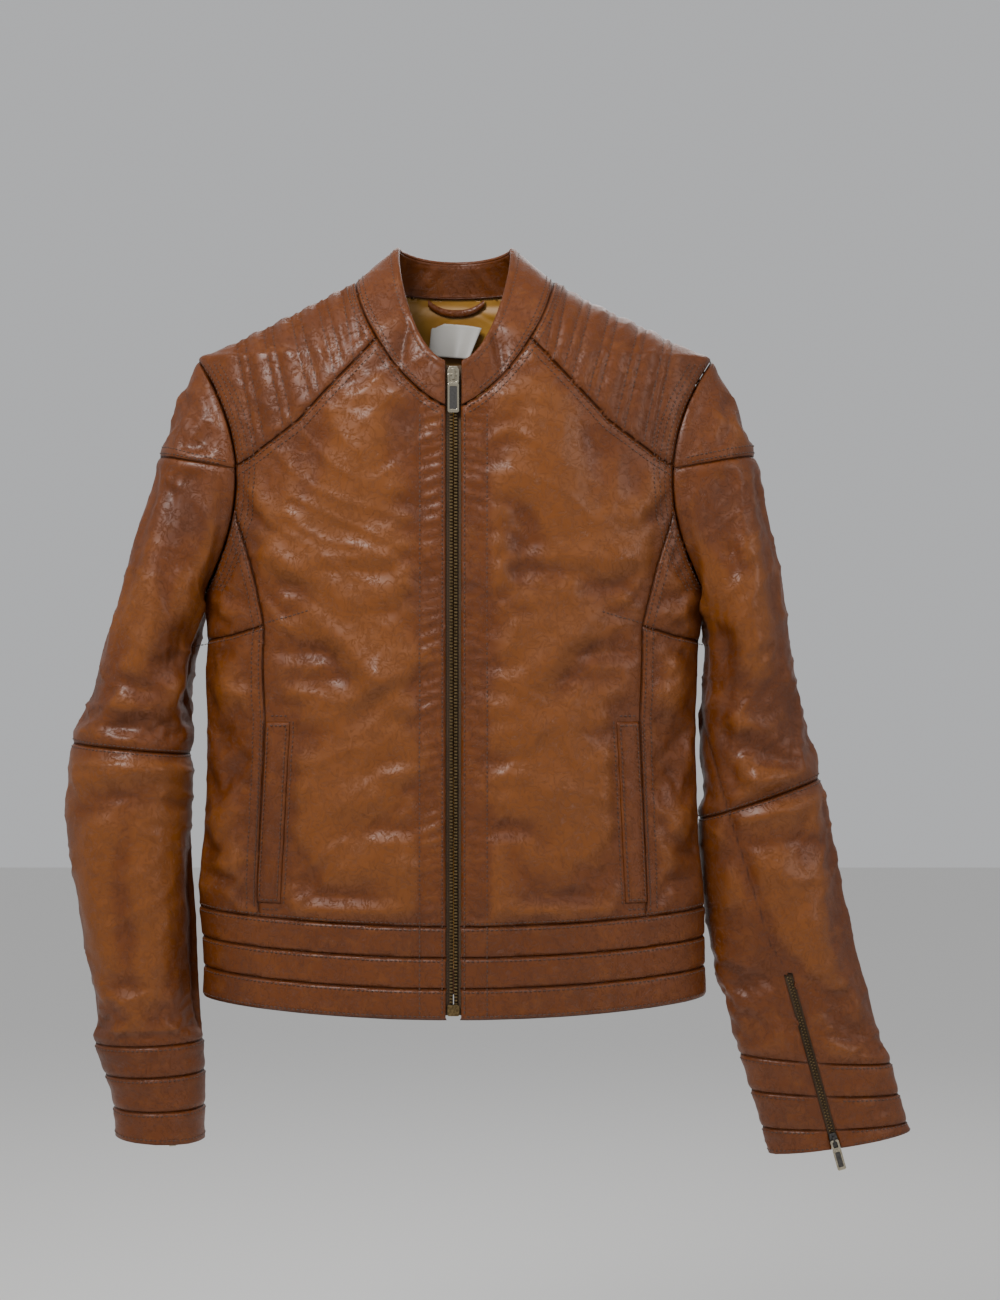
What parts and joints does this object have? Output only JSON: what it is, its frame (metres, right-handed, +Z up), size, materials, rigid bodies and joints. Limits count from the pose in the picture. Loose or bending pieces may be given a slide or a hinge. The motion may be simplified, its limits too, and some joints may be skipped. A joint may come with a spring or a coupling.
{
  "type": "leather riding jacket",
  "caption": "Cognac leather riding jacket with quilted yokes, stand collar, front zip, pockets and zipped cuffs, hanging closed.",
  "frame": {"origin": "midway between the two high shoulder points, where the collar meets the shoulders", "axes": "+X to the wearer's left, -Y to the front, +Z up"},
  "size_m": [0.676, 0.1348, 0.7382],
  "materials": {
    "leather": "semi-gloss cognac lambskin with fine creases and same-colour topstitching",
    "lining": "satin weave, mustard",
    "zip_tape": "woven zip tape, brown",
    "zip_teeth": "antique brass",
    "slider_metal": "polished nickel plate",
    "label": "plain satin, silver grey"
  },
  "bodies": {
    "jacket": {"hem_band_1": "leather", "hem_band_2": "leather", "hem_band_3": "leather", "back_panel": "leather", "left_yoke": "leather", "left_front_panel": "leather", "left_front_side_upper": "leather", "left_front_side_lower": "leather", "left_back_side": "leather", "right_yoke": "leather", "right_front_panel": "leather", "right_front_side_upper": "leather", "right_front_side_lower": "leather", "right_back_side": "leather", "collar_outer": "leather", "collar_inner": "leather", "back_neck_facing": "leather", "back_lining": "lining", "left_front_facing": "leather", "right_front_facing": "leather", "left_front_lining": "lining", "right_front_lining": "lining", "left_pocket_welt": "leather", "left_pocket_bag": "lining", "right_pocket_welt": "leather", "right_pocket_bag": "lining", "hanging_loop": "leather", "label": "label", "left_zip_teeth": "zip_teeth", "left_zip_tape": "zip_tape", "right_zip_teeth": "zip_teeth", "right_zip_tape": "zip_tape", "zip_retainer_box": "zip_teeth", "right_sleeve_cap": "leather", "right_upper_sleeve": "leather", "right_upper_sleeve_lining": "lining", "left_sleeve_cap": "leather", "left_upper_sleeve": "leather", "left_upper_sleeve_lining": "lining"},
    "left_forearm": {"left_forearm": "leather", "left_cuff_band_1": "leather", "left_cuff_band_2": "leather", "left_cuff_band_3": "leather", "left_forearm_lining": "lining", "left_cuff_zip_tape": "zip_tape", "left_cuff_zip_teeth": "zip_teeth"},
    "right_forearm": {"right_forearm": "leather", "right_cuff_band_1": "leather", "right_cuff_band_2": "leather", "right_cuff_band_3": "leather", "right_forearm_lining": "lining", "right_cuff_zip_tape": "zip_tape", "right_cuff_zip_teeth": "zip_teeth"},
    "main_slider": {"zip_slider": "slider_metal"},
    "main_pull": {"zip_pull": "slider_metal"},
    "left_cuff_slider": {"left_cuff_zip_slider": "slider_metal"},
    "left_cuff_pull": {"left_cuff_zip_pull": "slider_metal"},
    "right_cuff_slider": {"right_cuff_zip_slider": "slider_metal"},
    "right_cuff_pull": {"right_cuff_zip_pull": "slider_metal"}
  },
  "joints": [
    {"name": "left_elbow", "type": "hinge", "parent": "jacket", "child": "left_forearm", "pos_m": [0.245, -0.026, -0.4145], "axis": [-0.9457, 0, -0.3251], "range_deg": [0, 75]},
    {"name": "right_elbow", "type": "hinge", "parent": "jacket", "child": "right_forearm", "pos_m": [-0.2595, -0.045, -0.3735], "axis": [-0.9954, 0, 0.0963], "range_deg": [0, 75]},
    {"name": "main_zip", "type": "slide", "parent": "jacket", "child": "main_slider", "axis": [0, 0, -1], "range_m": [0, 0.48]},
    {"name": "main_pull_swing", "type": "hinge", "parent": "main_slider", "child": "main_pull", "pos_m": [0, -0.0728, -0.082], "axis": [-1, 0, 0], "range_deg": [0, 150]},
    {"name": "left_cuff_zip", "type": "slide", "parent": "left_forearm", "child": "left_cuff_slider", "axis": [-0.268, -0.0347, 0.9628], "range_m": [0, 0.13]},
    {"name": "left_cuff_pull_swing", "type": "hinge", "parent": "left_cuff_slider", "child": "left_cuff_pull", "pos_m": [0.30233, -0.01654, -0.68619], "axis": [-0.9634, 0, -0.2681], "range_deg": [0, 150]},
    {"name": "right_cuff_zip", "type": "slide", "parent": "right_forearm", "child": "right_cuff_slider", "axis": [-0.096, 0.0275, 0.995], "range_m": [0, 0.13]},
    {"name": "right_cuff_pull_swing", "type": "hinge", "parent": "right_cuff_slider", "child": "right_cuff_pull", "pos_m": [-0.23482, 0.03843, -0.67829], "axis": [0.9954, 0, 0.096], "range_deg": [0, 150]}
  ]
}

_ _ _ _ _ _ _

## Task to complete
Make an exact copy of all the data.

## Complete response
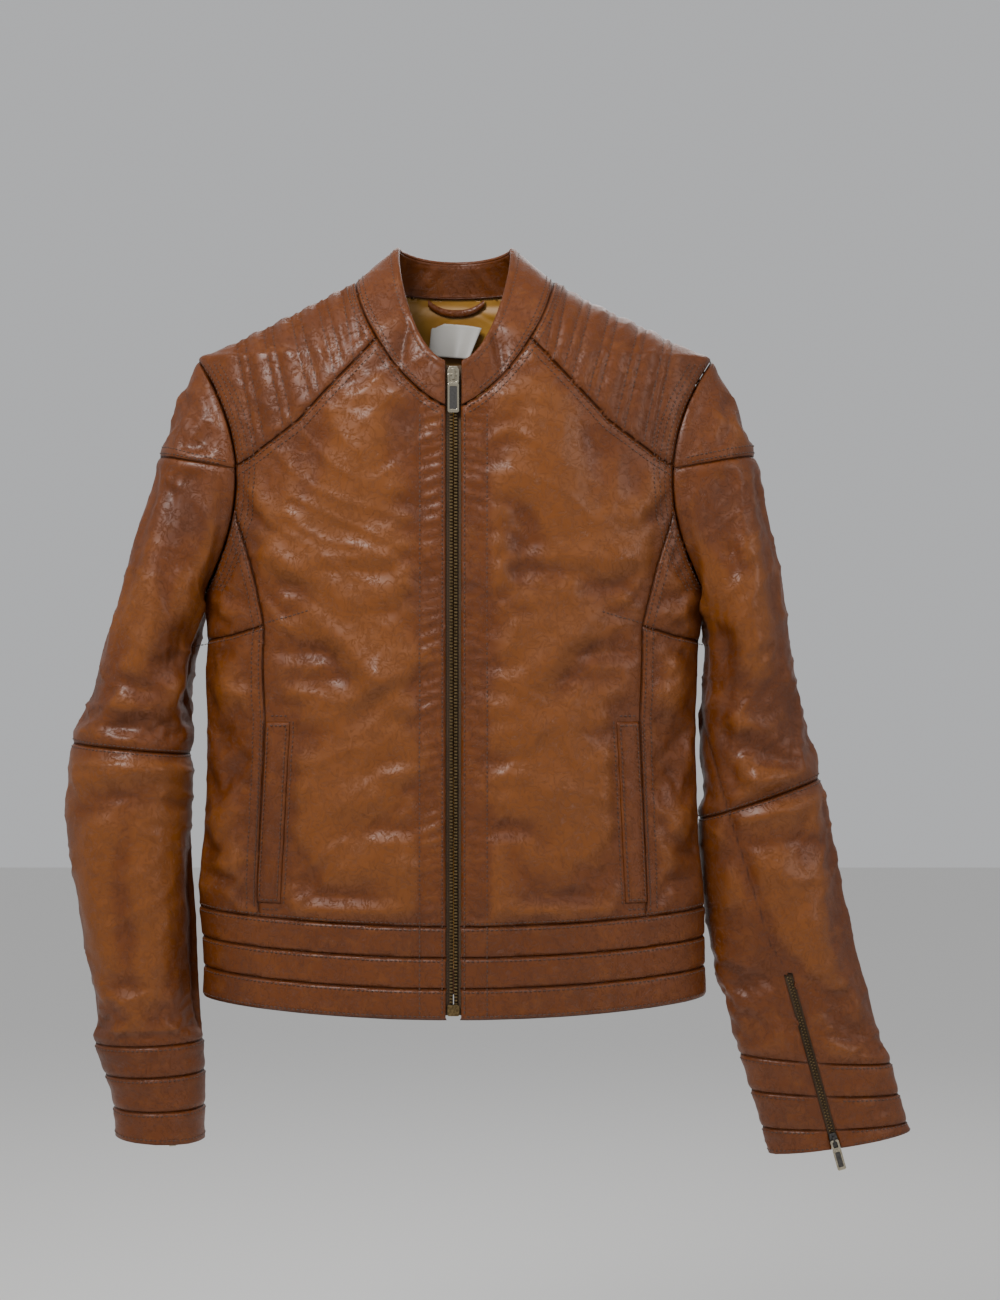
What parts and joints does this object have? Output only JSON: what it is, its frame (metres, right-handed, +Z up), size, materials, rigid bodies and joints. Limits count from the pose in the picture. Loose or bending pieces may be given a slide or a hinge. The motion may be simplified, its limits too, and some joints may be skipped. A joint may come with a spring or a coupling.
{
  "type": "leather riding jacket",
  "caption": "Cognac leather riding jacket with quilted yokes, stand collar, front zip, pockets and zipped cuffs, hanging closed.",
  "frame": {"origin": "midway between the two high shoulder points, where the collar meets the shoulders", "axes": "+X to the wearer's left, -Y to the front, +Z up"},
  "size_m": [0.676, 0.1348, 0.7382],
  "materials": {
    "leather": "semi-gloss cognac lambskin with fine creases and same-colour topstitching",
    "lining": "satin weave, mustard",
    "zip_tape": "woven zip tape, brown",
    "zip_teeth": "antique brass",
    "slider_metal": "polished nickel plate",
    "label": "plain satin, silver grey"
  },
  "bodies": {
    "jacket": {"hem_band_1": "leather", "hem_band_2": "leather", "hem_band_3": "leather", "back_panel": "leather", "left_yoke": "leather", "left_front_panel": "leather", "left_front_side_upper": "leather", "left_front_side_lower": "leather", "left_back_side": "leather", "right_yoke": "leather", "right_front_panel": "leather", "right_front_side_upper": "leather", "right_front_side_lower": "leather", "right_back_side": "leather", "collar_outer": "leather", "collar_inner": "leather", "back_neck_facing": "leather", "back_lining": "lining", "left_front_facing": "leather", "right_front_facing": "leather", "left_front_lining": "lining", "right_front_lining": "lining", "left_pocket_welt": "leather", "left_pocket_bag": "lining", "right_pocket_welt": "leather", "right_pocket_bag": "lining", "hanging_loop": "leather", "label": "label", "left_zip_teeth": "zip_teeth", "left_zip_tape": "zip_tape", "right_zip_teeth": "zip_teeth", "right_zip_tape": "zip_tape", "zip_retainer_box": "zip_teeth", "right_sleeve_cap": "leather", "right_upper_sleeve": "leather", "right_upper_sleeve_lining": "lining", "left_sleeve_cap": "leather", "left_upper_sleeve": "leather", "left_upper_sleeve_lining": "lining"},
    "left_forearm": {"left_forearm": "leather", "left_cuff_band_1": "leather", "left_cuff_band_2": "leather", "left_cuff_band_3": "leather", "left_forearm_lining": "lining", "left_cuff_zip_tape": "zip_tape", "left_cuff_zip_teeth": "zip_teeth"},
    "right_forearm": {"right_forearm": "leather", "right_cuff_band_1": "leather", "right_cuff_band_2": "leather", "right_cuff_band_3": "leather", "right_forearm_lining": "lining", "right_cuff_zip_tape": "zip_tape", "right_cuff_zip_teeth": "zip_teeth"},
    "main_slider": {"zip_slider": "slider_metal"},
    "main_pull": {"zip_pull": "slider_metal"},
    "left_cuff_slider": {"left_cuff_zip_slider": "slider_metal"},
    "left_cuff_pull": {"left_cuff_zip_pull": "slider_metal"},
    "right_cuff_slider": {"right_cuff_zip_slider": "slider_metal"},
    "right_cuff_pull": {"right_cuff_zip_pull": "slider_metal"}
  },
  "joints": [
    {"name": "left_elbow", "type": "hinge", "parent": "jacket", "child": "left_forearm", "pos_m": [0.245, -0.026, -0.4145], "axis": [-0.9457, 0, -0.3251], "range_deg": [0, 75]},
    {"name": "right_elbow", "type": "hinge", "parent": "jacket", "child": "right_forearm", "pos_m": [-0.2595, -0.045, -0.3735], "axis": [-0.9954, 0, 0.0963], "range_deg": [0, 75]},
    {"name": "main_zip", "type": "slide", "parent": "jacket", "child": "main_slider", "axis": [0, 0, -1], "range_m": [0, 0.48]},
    {"name": "main_pull_swing", "type": "hinge", "parent": "main_slider", "child": "main_pull", "pos_m": [0, -0.0728, -0.082], "axis": [-1, 0, 0], "range_deg": [0, 150]},
    {"name": "left_cuff_zip", "type": "slide", "parent": "left_forearm", "child": "left_cuff_slider", "axis": [-0.268, -0.0347, 0.9628], "range_m": [0, 0.13]},
    {"name": "left_cuff_pull_swing", "type": "hinge", "parent": "left_cuff_slider", "child": "left_cuff_pull", "pos_m": [0.30233, -0.01654, -0.68619], "axis": [-0.9634, 0, -0.2681], "range_deg": [0, 150]},
    {"name": "right_cuff_zip", "type": "slide", "parent": "right_forearm", "child": "right_cuff_slider", "axis": [-0.096, 0.0275, 0.995], "range_m": [0, 0.13]},
    {"name": "right_cuff_pull_swing", "type": "hinge", "parent": "right_cuff_slider", "child": "right_cuff_pull", "pos_m": [-0.23482, 0.03843, -0.67829], "axis": [0.9954, 0, 0.096], "range_deg": [0, 150]}
  ]
}